Identify the lines that include the word "from", then copy all of them.

[Saved data entries]
=-=-=-=-=

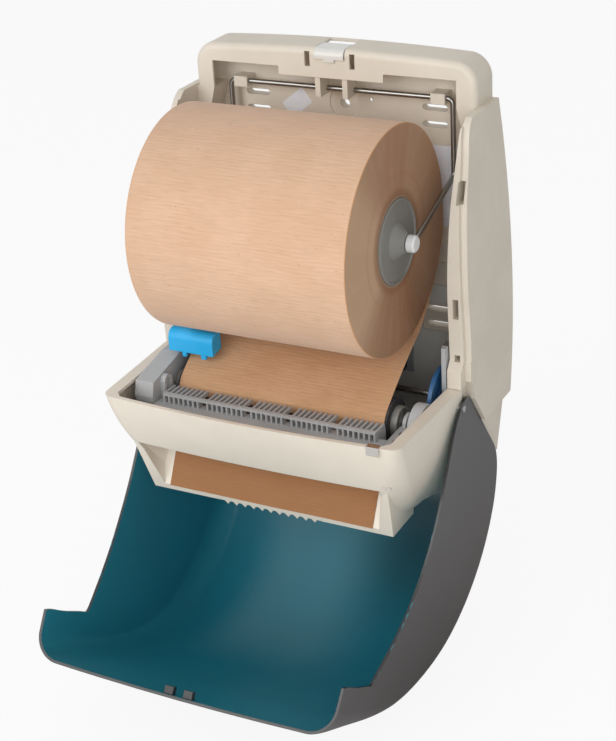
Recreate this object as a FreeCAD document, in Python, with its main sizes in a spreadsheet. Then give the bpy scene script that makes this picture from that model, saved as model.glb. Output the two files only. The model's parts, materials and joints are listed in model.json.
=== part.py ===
import FreeCAD, Part
import math
import os
import re
import sys
import Sketcher
from FreeCAD import Vector

# Frame: millimetres, X to the right, Y towards the wall, Z up.
# The origin is the centre of the four wall-screw slots, on the wall plane.
# "ahead" is a distance in front of the wall, so its Y is negative.

SIZES = {
    # Shared walls and clearances
    "wall": 2.5,
    "seat_gap": 0.3,
    "running_gap": 0.05,
    # Paper roll, its core and the two hubs
    "roll_width": 200,
    "roll_radius": 97,
    "roll_ahead": 126.5,
    "roll_up": 24,
    "core_radius": 38.5,
    "core_wall": 2.2,
    "core_gap": 0.1,
    "hub_gap": 0.2,
    "hub_proud": 1.8,
    "hub_rim": 1.6,
    "hub_dish": 1.4,
    "hub_cone_radius": 16,
    "hub_cone_tip_radius": 7,
    "hub_cone_depth": 8,
    "hub_plug_depth": 15,
    "hub_wall": 2.6,
    "stud_gap": 1,
    "stud_head_radius": 7.4,
    "stud_head_depth": 7,
    "axle_radius": 3,
    "axle_depth": 18,
    # Wire bail
    "wire_radius": 2.3,
    "bail_ahead": 21,
    "bail_up": 114,
    "bail_half": 107,
    "bail_leg_foot": 46,
    "bail_bend": 5,
    "clip_at": 95,
    "clip_width": 13,
    "clip_wall": 2.4,
    "hook_at": 13,
    "hook_width": 5,
    # Rear case
    "panel_ahead": 10.4,
    "case_top": 112,
    "case_top_half": 140,
    "case_mid": -44,
    "case_mid_half": 152,
    "case_step": -162,
    "case_low_half": 150,
    "case_recess_half": 143.5,
    "case_foot": -226,
    "case_foot_half": 136.5,
    "case_floor": -213,
    "case_floor_ahead": 26,
    "case_front_ahead": 104,
    "rail_inner_half": 134,
    "rail_inset": 5.5,
    "rail_proud": 4,
    "rail_slot_length": 18,
    "rail_slot_width": 5,
    "rail_slot_half": 141,
    "rail_slot_high": 57,
    "rail_slot_low": -40,
    "rail_hole_up": -86,
    # Header arch over the roll
    "header_half": 134.3,
    "header_ahead": 36,
    "header_top": 153,
    "header_crown": 3,
    "header_edge": 6,
    "header_corner": 20,
    "arch_half": 116.3,
    "arch_top": 134.5,
    "gusset_up": 62,
    "apron_half": 50,
    "apron_bottom": 127,
    "header_slot_at": 21.4,
    "header_slot_up": 142.8,
    "header_slot_width": 5,
    "header_slot_height": 13,
    # Wall screw slots and keyhole
    "slot_spacing_x": 172,
    "slot_spacing_z": 202.6,
    "slot_length": 23.5,
    "slot_width": 5.5,
    "slot_second_drop": 15,
    "slot_boss": 4,
    "keyhole_up": 98,
    "keyhole_radius": 4.6,
    "keyhole_neck": 4.4,
    "keyhole_rise": 10,
    "keyhole_dish_radius": 16,
    "pilot_hole_at": 25.5,
    "pilot_hole_up": 103,
    "pilot_hole_radius": 1.6,
    # Cover hinge
    "hinge_ahead": 109.5,
    "hinge_up": -128.3,
    "hinge_pin_radius": 3,
    "pin_proud": 0.2,
    "hinge_relief": 21,
    # Front cover
    "cover_wall": 2.5,
    "cover_corner": 24,
    "cover_gap": 1.9,
    "cover_taper": 0.000322,
    "taper_ahead": 100,
    "cover_crown": 2,
    "cover_open_angle": 144.2,
    "catch_half": 9,
    "catch_width": 8,
    "catch_back": 2.8,
    "catch_depth": 5.5,
    "catch_drop": 6.5,
    # Lower tray with its chute
    "tray_joint": 0.3,
    "tray_screw_at": 138.75,
    "tray_screw_high": -118,
    "tray_screw_low": -156,
    "hinge_boss_inner": 138.5,
    "hinge_boss_outer": 145.8,
    "hinge_boss_radius": 7,
    "rim_up": -112.5,
    "rim_ahead": 231.5,
    "rim_half": 141,
    "rim_rear_half": 146,
    "rim_corner": 10,
    "rim_crown": 6,
    "rim_width": 11,
    "rim_front_width": 4,
    "rim_thickness": 3,
    "waist_up": -165,
    "waist_ahead": 212,
    "waist_half": 135.5,
    "waist_rear_half": 143.6,
    "waist_corner": 24,
    "waist_crown": 2,
    "foot_up": -205,
    "foot_ahead": 187,
    "foot_half": 124,
    "foot_rear_half": 138,
    "foot_corner": 40,
    "foot_crown": 2,
    "slot_top_up": -162,
    "slot_top_ahead": 213.5,
    "slot_top_half": 117,
    "slot_low_half": 106,
    "frame_up": -117,
    "frame_ahead": 224.8,
    "frame_back": 150,
    "frame_top_half": 127,
    "frame_low_half": 118,
    "lip_ahead": 193.5,
    "lip_up": -210,
    "lip_bottom": -216,
    "throat_up": -149,
    "throat_ahead": 161.5,
    "throat_half": 104,
    "ceiling_ahead": 172,
    "ceiling_up": -147.5,
    "ceiling_bend_ahead": 186,
    "ceiling_bend_up": -150.5,
    # Tear comb on the lip
    "tear_half": 50,
    "tear_gap": 0.1,
    "tear_edge": 1,
    "tear_height": 6,
    "tear_thickness": 1.6,
    "tooth_count": 11,
    "tooth_pitch": 8.6,
    "tooth_width": 6.4,
    "tooth_height": 4,
    # Drive roller and its gears
    "drive_ahead": 144,
    "drive_up": -132,
    "drive_radius": 20,
    "drive_half": 102,
    "sleeve_wall": 3,
    "shaft_radius": 4,
    "shaft_left": 126,
    "shaft_end_gap": 0.8,
    "bush_radius": 6.5,
    "bush_flange_radius": 8,
    "bush_flange": 1,
    "bush_depth": 2.6,
    "cap_radius": 14,
    "cap_depth": 6,
    "cap_rim": 2,
    "cap_spokes": 6,
    "cap_spoke_width": 1.6,
    "cap_hub_radius": 6,
    "gear_module": 1,
    "drive_teeth": 34,
    "idler_small_teeth": 14,
    "idler_large_teeth": 32,
    "pinion_teeth": 12,
    "train_angle": -48.4,
    "gear_width": 4,
    "gear_gap": 0.8,
    "motor_radius": 14,
    "motor_length": 38,
    "motor_shaft_radius": 1.2,
    "idler_pin_radius": 2,
    # Gear case at the left, bearing block at the right
    "gearcase_inner": 110,
    "gearcase_outer": 128.5,
    "gearcase_wall": 2,
    "gearcase_top": -103,
    "gearcase_bend": 142,
    "gearcase_front_top": -112.4,
    "gearcase_nose": 192.7,
    "gearcase_nose_up": -125.4,
    "gearcase_bottom": -186,
    "gearcase_step": -143.5,
    "bracket_low": -168,
    "bracket_high": -150,
    "gearcase_front": 189,
    "gearcase_low_front": 150,
    "gearcase_rear": 88,
    "raised_panel": 1.5,
    "flange_front": 206,
    "flange_drop": 2.8,
    "ear_ahead": 172.5,
    "ear_up": -117,
    "ear_radius": 6.5,
    "ear_thickness": 5,
    "ear_slot": 2.5,
    "block_inner": 112,
    "block_outer": 130,
    "block_front": 190,
    "block_rear": 127,
    "block_bottom": -146,
    "block_wall": 2,
    "block_window": 5.5,
    "block_window_first": 151,
    "block_window_pitch": 14.2,
    "boss_radius": 9.5,
    "housing_inner": 120,
    "housing_radius": 19.2,
    "post_inner": 128.5,
    "post_outer": 132.5,
    "post_width": 20,
    "post_top": -76,
    "strap_thickness": 0.8,
    # Pinch roller
    "pinch_radius": 7,
    "pinch_shaft_radius": 2,
    "pinch_roller_width": 24,
    "pinch_roller_pitch": 50,
    "pinch_angle": 185,
    "pinch_half": 101.5,
    # Paper between the roll and the lip
    "paper_gap": 0.35,
    "paper_thickness": 0.4,
    "leave_angle": -8,
    "meet_angle": 122,
    "part_angle": -40,
    "sag_high_ahead": 68.7,
    "sag_high_up": -57.7,
    "sag_ahead": 87.7,
    "sag_up": -74.6,
    "sag_low_ahead": 119.5,
    "sag_low_up": -91.5,
    # Comb guide in front of the roller
    "ledge_front": 212,
    "ledge_rear": 179.6,
    "ledge_up": -131,
    "ledge_thickness": 2.5,
    "ledge_half": 109.7,
    "ledge_end": 126,
    "comb_front": 187,
    "comb_rear": 168,
    "comb_up": -122,
    "comb_bar_depth": 4,
    "comb_bar_height": 2.5,
    "finger_height": 4,
    "rib_count": 43,
    "rib_pitch": 4.85,
    "rib_width": 1.8,
    "rib_gap_inner": 4,
    "rib_gap_outer": 13,
    # Transfer lever, its rod and its disc
    "rod_ahead": 97,
    "rod_up": -126,
    "rod_radius": 3,
    "lever_left": -116,
    "lever_right": -71,
    "lever_front": 150,
    "lever_rear": 135,
    "lever_top": -79,
    "lever_bottom": -95.5,
    "lever_lip": -98.5,
    "lever_round": 8,
    "leg_foot": -102.5,
    "lever_wall": 2.5,
    "arm_outer": 109,
    "arm_width": 6,
    "disc_radius": 27,
    "disc_thickness": 3.5,
    "disc_at": 123.5,
    # Batteries and electronics
    "cell_radius": 16.5,
    "cell_length": 60,
    "cell_count": 4,
    "battery_ahead": 44,
    "battery_wall": 2,
    "module_back": 2.5,
    "module_back_top": -62,
    "board_thickness": 1.6,
    "board_half": 62,
    "board_low": -150,
    "board_high": -104,
    "standoff": 4,
    "sensor_half": 18,
    "sensor_ahead": 140,
    "sensor_depth": 12,
    "light_radius": 1.3,
    "light_up": -156.5,
    "light_ahead": 212.9,
    "light_half": 121,
    "light_pitch": 4.6,
    "screw_radius": 1.6,
    "screw_head_radius": 3.4,
    "screw_head": 2,
    # Static clip on the rim
    "clip_strip_half": 5.5,
    "clip_strip_at": 119,
    "clip_strip": 0.5,
    "clip_strip_drop": 7,
    # Latch plate on the header
    "latch_half": 14,
    "latch_ahead": 38,
    "latch_skirt": 1.7,
    "latch_skirt_low": 143.9,
    "latch_sink": 0.1,
    "latch_wall": 2.8,
    "latch_bend": 6.5,
    "latch_travel": 3,
    "latch_gap": 0.4,
    "latch_slot_rear": 2.4,
    "latch_ear": 2.5,
    "tab_half": 5,
    "tab_low": 141.5,
    "hook_rear": 8.5,
    "hook_depth": 2.5,
    "hook_top": 150.3,
    "hook_ramp": 6.5,
    "stem_half": 4,
    "stem_low": 140.5,
    "stem_ahead": 33,
    "stem_depth": 7,
    "spring_radius": 3,
    "spring_wire": 0.35,
    "spring_turns": 5,
    "spring_foot": 129,
}

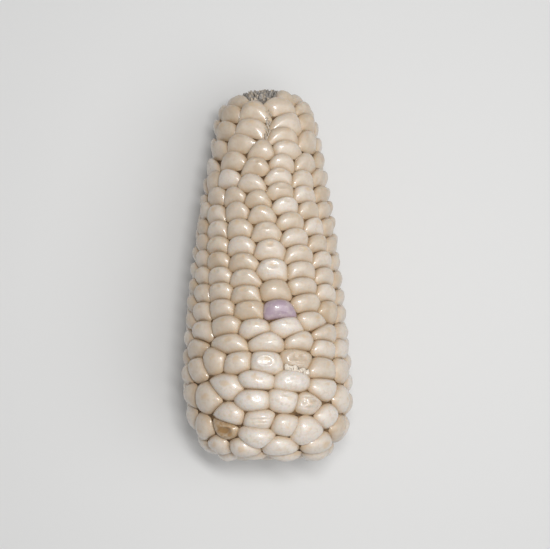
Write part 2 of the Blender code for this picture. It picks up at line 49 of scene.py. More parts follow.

=-=-=-=-=

The solution
Recreate this object as a FreeCAD document, in Python, with its main sizes in a spreadsheet. Then give the bpy scene script that makes this picture from that model, saved as model.glb. Output the two files only. The model's parts, materials and joints are listed in model.json.
from FreeCAD import Vector